For Chelsea, there was only frustration, the sense of them being their own worst enemies, self-inflicted wounds to the fore, as they tasted defeat in the Premier League for the first time under Liam Rosenior. Their first-half equaliser came from a corner, the ball going in off the unfortunate Arsenal left-back, Piero Hincapié, but Chelsea were undermined by further sloppiness on defensive set pieces – they have now conceded seven goals from them in 13 matches under Rosenior. Then there was the red card, another red card, the ninth for their players in all competitions this season.
It was Pedro Neto who collected it for a swipe at the Arsenal substitute Gabriel Martinelli shortly after Timber’s goal. The winger was on a booking – for dissent – so he knew what was coming when he went in high on Martinelli in a desperate attempt to stop him on a counter up the left. He did not need to make the challenge because he had cover and Martinelli was a long way from goal. Nobody knows how Chelsea would have fared with 11 men. They did pretty well with 10. Arsenal held them off – just about.
It was physical. It was tight. Arsenal panicked the Chelsea goalkeeper, Robert Sánchez, with their high press in the early going and they took a familiar route to the breakthrough – an inswinging corner, big men loaded into the penalty area. The delivery came from Bukayo Saka and it was a prodigious leap from Gabriel Magalhães beyond the far post, defined by the hang time. When he nodded back and inside, Saliba was there to flick home, the ball going in off Mamadou Sarr, to whom Rosenior had given a full Premier League debut.
The story of the first half was set pieces – partly because there was precious little creativity in open play. Sarr fluffed a big chance on the volley in the 11th minute after a free-kick was dropped into the area for him; he was unmarked and the Chelsea equaliser came from an inswinging corner, sent over by Reece James.
The visitors appeared to have got the move to work moments earlier only for Raya to reach back and produce an excellent save when James’s corner came off Declan Rice’s elbow. One question: how was it not a penalty? Rice had wrestled with Jorrel Hato and seemed to make an unnatural movement with his arm towards the ball. He was also all over Hato.

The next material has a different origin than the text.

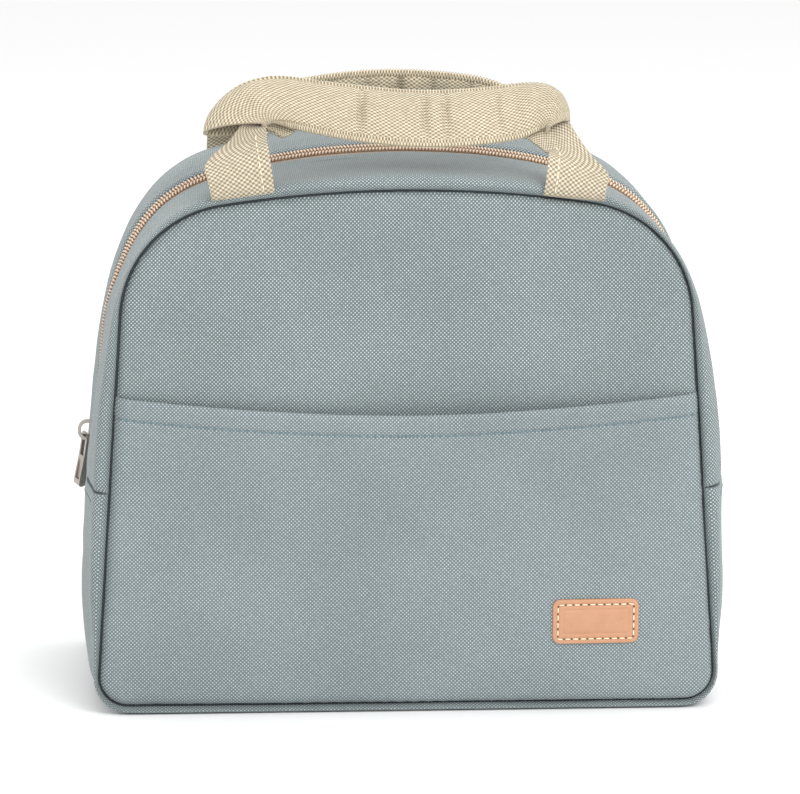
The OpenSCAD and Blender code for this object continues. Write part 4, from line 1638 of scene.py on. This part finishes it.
@dataclass
class ZipFastener:
    """Tapes, wound coils with their cords, end stops, slider and pull."""

    body: BagBody
    pitch: float = 1.35 * MM
    wire: float = 0.34 * MM
    near: float = 0.2 * MM
    far: float = 3.0 * MM
    coil_height: float = 1.8 * MM
    tape_start: float = 1.0 * MM
    coil_start: float = 6.5 * MM

    def _one_turn(self) -> tuple[np.ndarray, list[list[int]]]:
        """Models one turn of a coil: a flattened ring that stands across the tape."""
        bpy.ops.object.select_all(action="DESELECT")
        half_wide = (self.far - self.near) / 2 - self.wire
        half_high = self.coil_height / 2 - self.wire
        bpy.ops.mesh.primitive_torus_add(
            major_segments=9, minor_segments=5, major_radius=half_wide, minor_radius=self.wire
        )
        turn = bpy.context.object
        bpy.ops.object.mode_set(mode="EDIT")
        bpy.ops.transform.resize(value=(1.0, half_high / half_wide, 1.0))
        bpy.ops.object.mode_set(mode="OBJECT")
        return take_mesh(turn)

    def _coil(self, side: Side) -> bpy.types.Object:
        """Winds one coil along its tape."""
        start = self.body.seam.s_at_height(self.body.zip_end + self.coil_start)
        length = 2 * (self.body.seam.half - start)
        count = int(length / self.pitch)
        shift = 0.5 if side is Side.REAR else 0.0
        s = start + (np.arange(count) + shift) * length / count
        x, z, nx, nz = self.body.seam.at(s)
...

• This was the ninth time in the Premier League this season that Arsenal have scored a match-winning goal from a corner, now the outright most by a team in a single campaign (overtaking Manchester United’s eight in 2012-13).
• Arsenal have gone 1-0 up from a corner on nine occasions in the Premier League this season, the joint-most by a team in a single campaign, along with Southampton in 1994-95.
• Arsenal's 16 goals from corners in the Premier League this season is the joint-most by any side in a single campaign, alongside Oldham in 1992-93, West Brom in 2016-17, and the Gunners themselves in 2023-24.
• There have now been more goals scored from corners in the Premier League this season (138 in 281 games) than in the whole of 2024-25 (135 in 380 games). Opta
Chelsea’s grievance floated away when Hincapié suffered his aberration. He wanted to get distance on his clearing header when he rose at the near post only to misjudge it, the ball flicking off the top of his head and flying into the far corner.
Chelsea called the tune after restart. Enzo Fernández extended Raya with a low shot from distance and the goalkeeper would keep out a João Pedro header following a corner. When James crossed just before the hour, João Pedro flashed another header wide.
What did Arsenal have by way of response? Another set piece, of course, Timber outmuscling Sarr to score. Chelsea raged about a push somewhere in the crowded area and Neto was booked for taking the protest too far. Which only made what he did next feel so crazy. Eberechi Eze worked Sánchez in the 80th minute but Arsenal could not see out the win with any comfort. At least they saw it out.